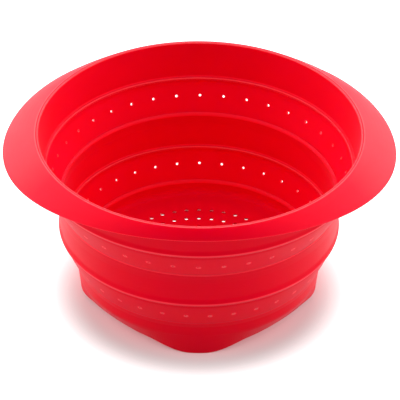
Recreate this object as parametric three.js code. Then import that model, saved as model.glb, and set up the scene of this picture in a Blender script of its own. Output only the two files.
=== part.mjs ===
// Collapsible colander, one silicone moulding that works as stiff rings joined by two fold bands.
// Millimetres, +Z up, origin on the table under the middle of the floor, wings along X, a foot at -Y.
import * as THREE from 'three';
import { mergeVertices } from 'three/addons/utils/BufferGeometryUtils.js';

// Heights of the zones, from the table up
const BASE_HEIGHT = 27.7;
const LOWER_FOLD_HEIGHT = 24.6;
const MIDDLE_WALL_HEIGHT = 27.1;
const UPPER_FOLD_HEIGHT = 24.6;
const UPPER_WALL_HEIGHT = 28;

// Radius of the middle of the wall where the base ends, and how much wider each zone above it gets
const BASE_TOP_RADIUS = 86.7;
const LOWER_FOLD_FLARE = 11.1;
const MIDDLE_WALL_FLARE = 1.1;
const UPPER_FOLD_FLARE = 12.3;
const UPPER_WALL_FLARE = 3.8;

// Thicknesses
const WALL = 2.4;
const HINGE_WALL = 1.4;
const HINGE_NECK = 3;
const BAND_WALL = 2;
const FLOOR_WALL = 2.4;
const RIM_WALL = 2.4;
const RIM_EDGE_WALL = 2;

// Rolled beads on the foot of each stiff wall, and rounded shoulders on the top of the lower ones
const BEAD_HEIGHT = 3.4;
const BEAD_DEPTH = 0.9;
const INNER_RIB_DEPTH = 0.6;
const SHOULDER_HEIGHT = 3;
const SHOULDER_DEPTH = 0.4;
const BEAD_SHARES = { swell: 0.15, crest: 0.4, fade: 0.7, ribCrest: 0.3, ribTop: 0.5 };
const SHOULDER_KNEE_SHARE = 0.6;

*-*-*

Quote exactly the lines running from the start of the listing above through the line where "const RIM_EDGE_WALL = 2;" is found, and output no other lines.

Answer in full:
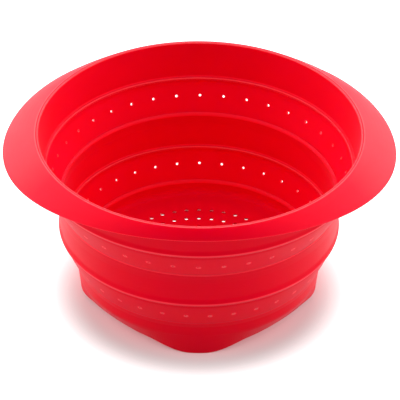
Recreate this object as parametric three.js code. Then import that model, saved as model.glb, and set up the scene of this picture in a Blender script of its own. Output only the two files.
=== part.mjs ===
// Collapsible colander, one silicone moulding that works as stiff rings joined by two fold bands.
// Millimetres, +Z up, origin on the table under the middle of the floor, wings along X, a foot at -Y.
import * as THREE from 'three';
import { mergeVertices } from 'three/addons/utils/BufferGeometryUtils.js';

// Heights of the zones, from the table up
const BASE_HEIGHT = 27.7;
const LOWER_FOLD_HEIGHT = 24.6;
const MIDDLE_WALL_HEIGHT = 27.1;
const UPPER_FOLD_HEIGHT = 24.6;
const UPPER_WALL_HEIGHT = 28;

// Radius of the middle of the wall where the base ends, and how much wider each zone above it gets
const BASE_TOP_RADIUS = 86.7;
const LOWER_FOLD_FLARE = 11.1;
const MIDDLE_WALL_FLARE = 1.1;
const UPPER_FOLD_FLARE = 12.3;
const UPPER_WALL_FLARE = 3.8;

// Thicknesses
const WALL = 2.4;
const HINGE_WALL = 1.4;
const HINGE_NECK = 3;
const BAND_WALL = 2;
const FLOOR_WALL = 2.4;
const RIM_WALL = 2.4;
const RIM_EDGE_WALL = 2;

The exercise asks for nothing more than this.